- RECORDED INFORMATION
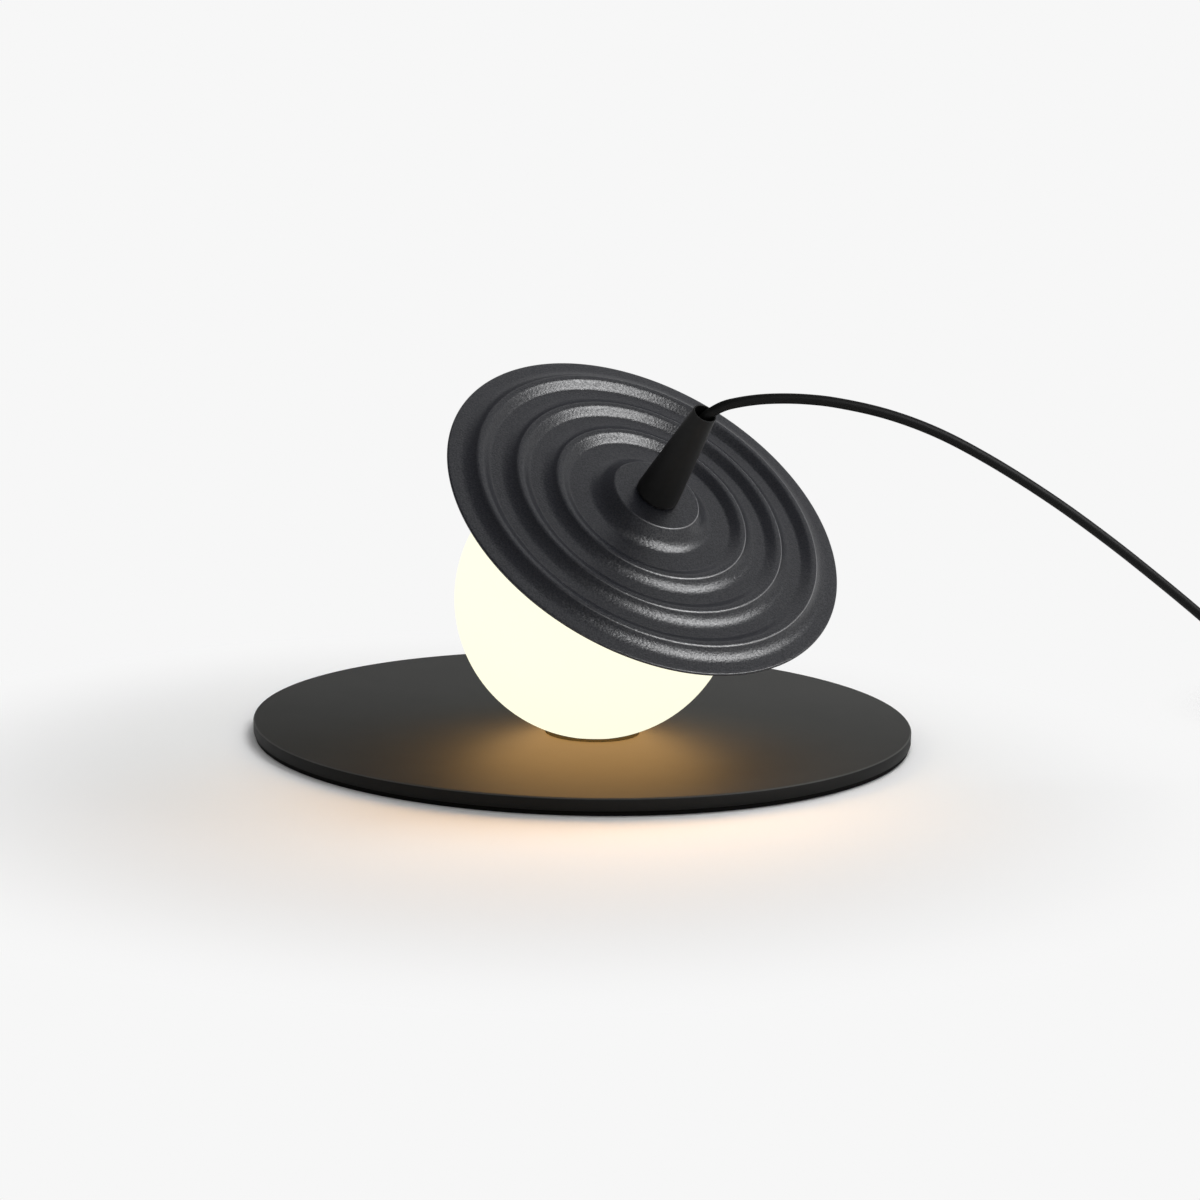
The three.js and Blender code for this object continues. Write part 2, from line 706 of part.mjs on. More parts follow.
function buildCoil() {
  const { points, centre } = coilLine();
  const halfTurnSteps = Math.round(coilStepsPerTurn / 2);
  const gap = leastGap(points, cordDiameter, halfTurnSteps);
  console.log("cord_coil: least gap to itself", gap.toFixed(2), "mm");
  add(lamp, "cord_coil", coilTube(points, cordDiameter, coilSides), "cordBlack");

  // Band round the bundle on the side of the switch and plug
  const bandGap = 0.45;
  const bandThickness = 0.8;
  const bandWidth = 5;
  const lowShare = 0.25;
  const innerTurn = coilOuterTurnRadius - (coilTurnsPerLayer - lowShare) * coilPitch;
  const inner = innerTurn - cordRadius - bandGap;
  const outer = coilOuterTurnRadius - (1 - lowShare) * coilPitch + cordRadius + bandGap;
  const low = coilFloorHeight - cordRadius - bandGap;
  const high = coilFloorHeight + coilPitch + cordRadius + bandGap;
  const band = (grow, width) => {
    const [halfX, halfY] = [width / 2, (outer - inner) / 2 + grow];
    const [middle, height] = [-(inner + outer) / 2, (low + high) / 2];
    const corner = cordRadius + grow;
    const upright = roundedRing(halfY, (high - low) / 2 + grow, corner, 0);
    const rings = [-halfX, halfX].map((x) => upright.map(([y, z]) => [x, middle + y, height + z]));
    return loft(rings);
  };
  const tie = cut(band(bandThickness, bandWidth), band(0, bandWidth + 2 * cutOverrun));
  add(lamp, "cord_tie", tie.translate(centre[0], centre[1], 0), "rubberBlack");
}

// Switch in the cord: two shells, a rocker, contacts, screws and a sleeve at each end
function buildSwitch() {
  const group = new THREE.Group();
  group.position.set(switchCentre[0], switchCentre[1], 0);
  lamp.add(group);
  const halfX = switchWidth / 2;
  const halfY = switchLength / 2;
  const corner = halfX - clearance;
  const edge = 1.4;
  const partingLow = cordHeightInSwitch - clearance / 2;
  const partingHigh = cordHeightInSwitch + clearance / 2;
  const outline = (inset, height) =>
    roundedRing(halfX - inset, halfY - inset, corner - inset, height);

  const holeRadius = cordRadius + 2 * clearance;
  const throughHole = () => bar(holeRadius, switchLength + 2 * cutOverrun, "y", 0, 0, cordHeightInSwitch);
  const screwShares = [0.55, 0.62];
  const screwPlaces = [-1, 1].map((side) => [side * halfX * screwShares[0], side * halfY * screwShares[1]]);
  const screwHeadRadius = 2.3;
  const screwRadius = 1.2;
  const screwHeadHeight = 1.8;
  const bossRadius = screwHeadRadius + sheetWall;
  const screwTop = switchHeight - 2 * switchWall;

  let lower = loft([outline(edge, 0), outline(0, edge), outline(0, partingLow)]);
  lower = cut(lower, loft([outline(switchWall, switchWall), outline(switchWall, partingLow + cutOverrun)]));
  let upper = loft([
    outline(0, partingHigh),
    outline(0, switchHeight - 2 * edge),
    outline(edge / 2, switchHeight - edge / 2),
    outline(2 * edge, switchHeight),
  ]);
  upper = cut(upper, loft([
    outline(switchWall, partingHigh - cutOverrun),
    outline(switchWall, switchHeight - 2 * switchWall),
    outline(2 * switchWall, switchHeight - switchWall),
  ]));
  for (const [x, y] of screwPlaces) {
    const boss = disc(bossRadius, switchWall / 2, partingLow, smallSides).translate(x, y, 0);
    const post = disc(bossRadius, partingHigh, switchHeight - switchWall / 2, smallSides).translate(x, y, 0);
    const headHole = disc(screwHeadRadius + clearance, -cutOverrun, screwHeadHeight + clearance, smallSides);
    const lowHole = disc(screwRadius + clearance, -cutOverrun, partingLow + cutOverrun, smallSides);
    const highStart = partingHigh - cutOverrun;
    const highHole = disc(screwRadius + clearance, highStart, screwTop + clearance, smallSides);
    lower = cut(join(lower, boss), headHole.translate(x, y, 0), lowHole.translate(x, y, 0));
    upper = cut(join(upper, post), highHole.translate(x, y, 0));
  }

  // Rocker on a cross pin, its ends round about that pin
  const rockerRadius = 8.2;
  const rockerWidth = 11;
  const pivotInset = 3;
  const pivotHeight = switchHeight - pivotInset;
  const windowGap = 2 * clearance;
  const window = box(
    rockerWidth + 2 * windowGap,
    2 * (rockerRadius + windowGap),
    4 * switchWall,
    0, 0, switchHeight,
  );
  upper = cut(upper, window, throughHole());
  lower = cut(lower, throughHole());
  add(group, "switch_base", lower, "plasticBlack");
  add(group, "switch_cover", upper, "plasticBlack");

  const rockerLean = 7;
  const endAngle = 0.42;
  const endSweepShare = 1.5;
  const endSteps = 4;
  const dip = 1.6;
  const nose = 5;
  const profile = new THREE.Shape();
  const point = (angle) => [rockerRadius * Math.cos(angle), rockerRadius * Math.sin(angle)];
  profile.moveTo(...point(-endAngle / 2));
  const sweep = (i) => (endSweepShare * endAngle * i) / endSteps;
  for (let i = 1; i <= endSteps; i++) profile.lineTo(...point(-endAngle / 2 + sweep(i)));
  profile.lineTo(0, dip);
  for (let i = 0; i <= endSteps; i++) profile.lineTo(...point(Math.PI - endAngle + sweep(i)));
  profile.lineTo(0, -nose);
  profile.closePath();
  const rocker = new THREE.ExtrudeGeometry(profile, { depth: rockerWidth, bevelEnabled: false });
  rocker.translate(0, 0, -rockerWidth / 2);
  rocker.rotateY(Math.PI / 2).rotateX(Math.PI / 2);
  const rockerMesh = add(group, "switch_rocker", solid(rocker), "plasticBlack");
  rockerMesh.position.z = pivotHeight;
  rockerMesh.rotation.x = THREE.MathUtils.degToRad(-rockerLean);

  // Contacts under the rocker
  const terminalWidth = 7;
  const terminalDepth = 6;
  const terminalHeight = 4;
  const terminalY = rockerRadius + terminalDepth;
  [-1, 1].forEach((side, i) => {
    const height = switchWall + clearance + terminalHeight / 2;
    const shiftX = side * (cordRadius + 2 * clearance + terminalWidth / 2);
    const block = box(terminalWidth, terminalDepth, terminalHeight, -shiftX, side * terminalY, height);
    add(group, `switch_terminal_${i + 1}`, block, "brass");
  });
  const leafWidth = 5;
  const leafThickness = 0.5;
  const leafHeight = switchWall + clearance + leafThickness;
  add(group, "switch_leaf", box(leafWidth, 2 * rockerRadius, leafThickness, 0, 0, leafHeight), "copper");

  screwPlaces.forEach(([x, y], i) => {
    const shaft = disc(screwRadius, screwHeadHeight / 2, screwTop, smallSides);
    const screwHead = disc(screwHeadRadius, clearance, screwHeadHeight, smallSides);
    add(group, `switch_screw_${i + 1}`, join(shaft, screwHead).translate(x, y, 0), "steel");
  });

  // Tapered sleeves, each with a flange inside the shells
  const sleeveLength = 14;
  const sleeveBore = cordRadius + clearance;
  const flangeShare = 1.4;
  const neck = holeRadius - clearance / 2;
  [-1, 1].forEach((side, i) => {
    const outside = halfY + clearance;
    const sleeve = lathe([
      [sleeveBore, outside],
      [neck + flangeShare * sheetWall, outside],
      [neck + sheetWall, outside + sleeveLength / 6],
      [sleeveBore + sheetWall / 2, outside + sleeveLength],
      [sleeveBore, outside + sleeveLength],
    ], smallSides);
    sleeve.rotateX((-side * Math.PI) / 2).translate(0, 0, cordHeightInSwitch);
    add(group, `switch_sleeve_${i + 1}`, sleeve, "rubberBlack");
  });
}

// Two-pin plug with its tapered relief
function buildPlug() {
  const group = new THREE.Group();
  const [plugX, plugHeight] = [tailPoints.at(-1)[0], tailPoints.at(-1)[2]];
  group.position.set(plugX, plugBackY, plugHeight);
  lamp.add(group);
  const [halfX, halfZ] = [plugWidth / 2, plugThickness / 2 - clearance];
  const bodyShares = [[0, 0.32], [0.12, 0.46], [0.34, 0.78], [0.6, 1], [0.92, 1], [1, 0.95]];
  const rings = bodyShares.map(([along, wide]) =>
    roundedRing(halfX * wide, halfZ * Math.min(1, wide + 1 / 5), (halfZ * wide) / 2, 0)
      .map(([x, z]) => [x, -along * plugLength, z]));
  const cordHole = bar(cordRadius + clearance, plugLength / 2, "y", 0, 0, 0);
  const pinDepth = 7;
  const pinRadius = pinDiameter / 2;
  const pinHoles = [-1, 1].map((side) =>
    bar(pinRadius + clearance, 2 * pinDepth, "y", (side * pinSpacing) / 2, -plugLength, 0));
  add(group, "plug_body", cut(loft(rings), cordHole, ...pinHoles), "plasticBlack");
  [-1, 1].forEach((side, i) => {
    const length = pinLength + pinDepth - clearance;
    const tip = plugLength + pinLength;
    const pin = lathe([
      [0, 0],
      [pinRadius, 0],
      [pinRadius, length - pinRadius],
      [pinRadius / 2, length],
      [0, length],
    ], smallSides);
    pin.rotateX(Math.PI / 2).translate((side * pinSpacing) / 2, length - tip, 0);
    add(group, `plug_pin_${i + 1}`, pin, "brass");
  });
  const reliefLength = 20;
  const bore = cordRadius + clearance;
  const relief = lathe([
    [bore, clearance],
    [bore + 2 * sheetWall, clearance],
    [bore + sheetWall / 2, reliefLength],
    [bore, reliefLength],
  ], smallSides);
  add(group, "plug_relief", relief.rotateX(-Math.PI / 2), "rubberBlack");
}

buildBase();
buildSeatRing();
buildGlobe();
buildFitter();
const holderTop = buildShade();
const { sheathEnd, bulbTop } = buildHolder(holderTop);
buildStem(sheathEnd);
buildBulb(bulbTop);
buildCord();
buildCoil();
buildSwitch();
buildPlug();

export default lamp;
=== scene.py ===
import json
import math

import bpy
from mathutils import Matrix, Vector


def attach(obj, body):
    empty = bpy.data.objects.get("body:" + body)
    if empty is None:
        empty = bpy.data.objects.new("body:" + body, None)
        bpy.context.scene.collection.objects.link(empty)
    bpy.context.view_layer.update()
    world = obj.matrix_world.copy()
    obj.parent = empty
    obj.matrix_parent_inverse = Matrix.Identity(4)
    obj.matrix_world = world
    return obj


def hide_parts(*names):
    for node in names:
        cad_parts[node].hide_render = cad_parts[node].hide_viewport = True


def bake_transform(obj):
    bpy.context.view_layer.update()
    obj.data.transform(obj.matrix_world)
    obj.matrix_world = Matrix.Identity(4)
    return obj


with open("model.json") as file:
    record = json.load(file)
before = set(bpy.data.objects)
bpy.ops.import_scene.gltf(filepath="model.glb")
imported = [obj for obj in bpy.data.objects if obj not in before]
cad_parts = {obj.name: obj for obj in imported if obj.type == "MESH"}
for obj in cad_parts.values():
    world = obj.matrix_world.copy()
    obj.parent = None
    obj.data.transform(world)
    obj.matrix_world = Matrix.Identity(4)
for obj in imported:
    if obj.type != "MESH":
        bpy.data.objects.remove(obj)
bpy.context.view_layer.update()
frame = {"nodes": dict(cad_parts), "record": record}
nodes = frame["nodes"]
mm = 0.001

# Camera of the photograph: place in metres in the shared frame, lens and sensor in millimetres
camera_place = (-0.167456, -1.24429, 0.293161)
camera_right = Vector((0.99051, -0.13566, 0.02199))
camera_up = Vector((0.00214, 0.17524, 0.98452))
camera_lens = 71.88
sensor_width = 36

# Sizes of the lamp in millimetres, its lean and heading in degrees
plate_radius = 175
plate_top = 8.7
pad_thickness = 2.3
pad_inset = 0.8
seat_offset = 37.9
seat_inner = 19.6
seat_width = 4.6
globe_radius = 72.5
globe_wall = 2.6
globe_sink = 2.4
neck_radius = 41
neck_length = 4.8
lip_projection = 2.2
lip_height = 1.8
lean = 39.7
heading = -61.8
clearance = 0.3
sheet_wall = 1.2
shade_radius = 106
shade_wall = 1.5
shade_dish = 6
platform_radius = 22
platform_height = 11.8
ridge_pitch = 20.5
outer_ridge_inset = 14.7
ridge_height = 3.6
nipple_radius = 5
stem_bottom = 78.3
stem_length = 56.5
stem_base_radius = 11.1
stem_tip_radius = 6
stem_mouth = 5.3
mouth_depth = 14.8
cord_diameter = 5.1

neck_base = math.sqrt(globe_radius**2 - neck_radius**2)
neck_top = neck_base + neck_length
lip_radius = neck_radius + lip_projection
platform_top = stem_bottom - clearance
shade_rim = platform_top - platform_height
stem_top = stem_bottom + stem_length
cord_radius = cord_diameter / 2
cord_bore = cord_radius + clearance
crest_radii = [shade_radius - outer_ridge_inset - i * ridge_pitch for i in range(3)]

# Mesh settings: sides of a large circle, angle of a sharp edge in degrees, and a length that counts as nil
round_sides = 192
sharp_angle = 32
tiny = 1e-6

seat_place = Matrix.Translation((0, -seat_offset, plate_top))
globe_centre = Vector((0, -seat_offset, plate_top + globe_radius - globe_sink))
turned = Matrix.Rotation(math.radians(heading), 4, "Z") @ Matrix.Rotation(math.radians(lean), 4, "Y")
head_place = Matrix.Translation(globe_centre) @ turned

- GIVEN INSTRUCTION
As listed above, the lines from the line with "buildBase();" to the line with "bpy.data.objects.remove(obj)" are to be echoed exactly, with both ends included and nothing added.

- COMPLETED TASK
buildBase();
buildSeatRing();
buildGlobe();
buildFitter();
const holderTop = buildShade();
const { sheathEnd, bulbTop } = buildHolder(holderTop);
buildStem(sheathEnd);
buildBulb(bulbTop);
buildCord();
buildCoil();
buildSwitch();
buildPlug();

export default lamp;
=== scene.py ===
import json
import math

import bpy
from mathutils import Matrix, Vector


def attach(obj, body):
    empty = bpy.data.objects.get("body:" + body)
    if empty is None:
        empty = bpy.data.objects.new("body:" + body, None)
        bpy.context.scene.collection.objects.link(empty)
    bpy.context.view_layer.update()
    world = obj.matrix_world.copy()
    obj.parent = empty
    obj.matrix_parent_inverse = Matrix.Identity(4)
    obj.matrix_world = world
    return obj


def hide_parts(*names):
    for node in names:
        cad_parts[node].hide_render = cad_parts[node].hide_viewport = True


def bake_transform(obj):
    bpy.context.view_layer.update()
    obj.data.transform(obj.matrix_world)
    obj.matrix_world = Matrix.Identity(4)
    return obj


with open("model.json") as file:
    record = json.load(file)
before = set(bpy.data.objects)
bpy.ops.import_scene.gltf(filepath="model.glb")
imported = [obj for obj in bpy.data.objects if obj not in before]
cad_parts = {obj.name: obj for obj in imported if obj.type == "MESH"}
for obj in cad_parts.values():
    world = obj.matrix_world.copy()
    obj.parent = None
    obj.data.transform(world)
    obj.matrix_world = Matrix.Identity(4)
for obj in imported:
    if obj.type != "MESH":
        bpy.data.objects.remove(obj)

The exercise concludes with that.